Его дыхание было несвежим, зловонным, раздвинутые тонкие губы складывались в какую-то непонятную гримасу, за ними я заметил несколько гнилых зубов: ну конечно, немому, проведшему добрую часть жизни в заведениях, достается не самая лучшая зубоврачебная помощь. Он дышал на меня, ходил мимо меня, а я краешком глаза следил за Джози в дальней части зала. Ей снова было десять лет – платье в цветочек, голова в кудряшках, – и я утратил всякое чувство текущего момента; ощущая в себе теплые чувства, я попытался заставить ее что-нибудь сказать. Мы стояли на мокрой автобусной остановке, нам не было и десяти лет, мы дрожали и жались друг к другу, машины обдавали нас брызгами, а мы все ждали и ждали автобуса, чтобы уехать домой.
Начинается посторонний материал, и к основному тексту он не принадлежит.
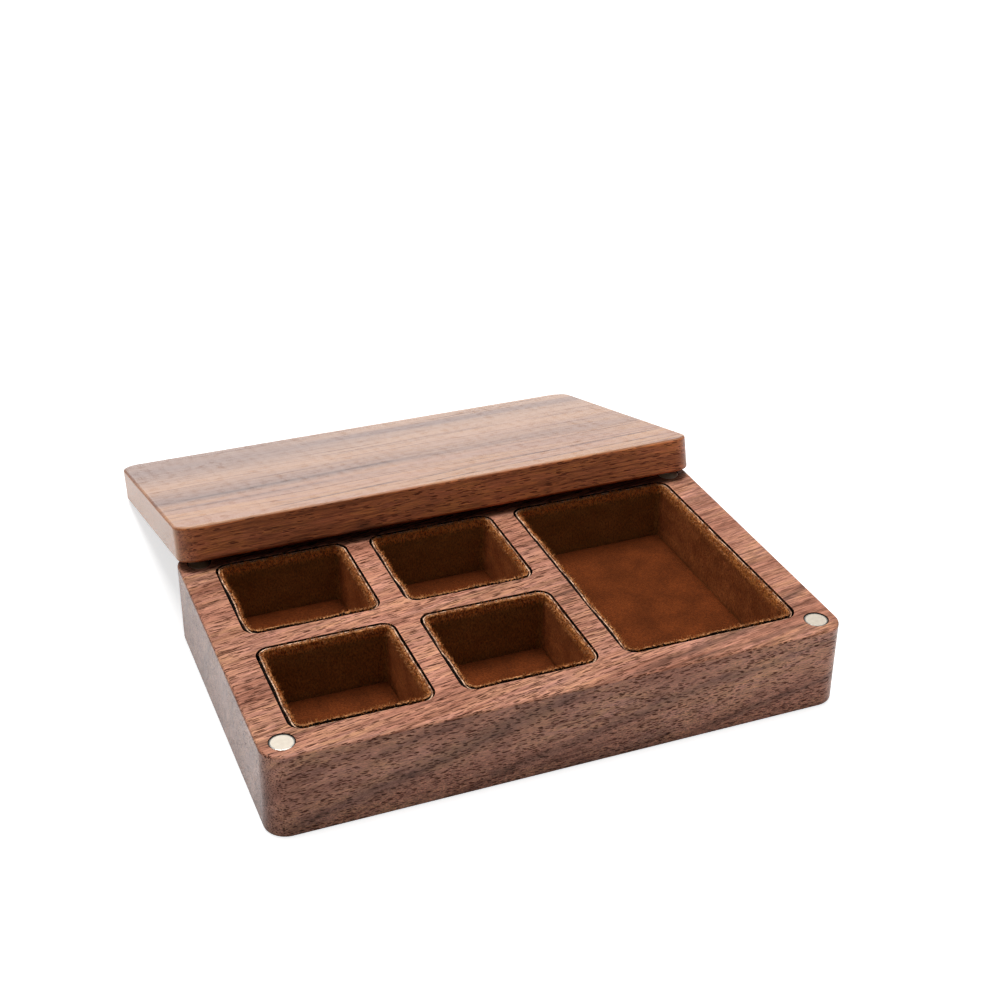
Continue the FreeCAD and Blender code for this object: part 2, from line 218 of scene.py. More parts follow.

Она положила свою ногу на мою, я сделал то же самое; она обвила меня одной рукой за талию, а другую прижала к моей груди, и так мы слились в крепком, как замок, объятии. Нам оставалось только смеяться, когда автобус пришел и ушел, а мы, безуспешно пытаясь расцепиться, шлепнулись в лужу… Джози никак не откликалась. Может, она просто не слышала меня из-за шума леса, из-за гула машины на другой половине зала, а может, не видела меня из-за сухого льда. Это так походило на игру, в которую мы играли всю жизнь: в кошки-мышки, в доктора и больного, в добро и зло…
Но, разумеется, я отвлекался, а мне следовало быть начеку, мне нельзя было забывать, где я нахожусь и что делаю.
Пока я взаимодействую с Джози, Щелчок отрывает несколько метров проволоки от задней части фургона, хватает меня за руки и быстро обматывает мои запястья проводами.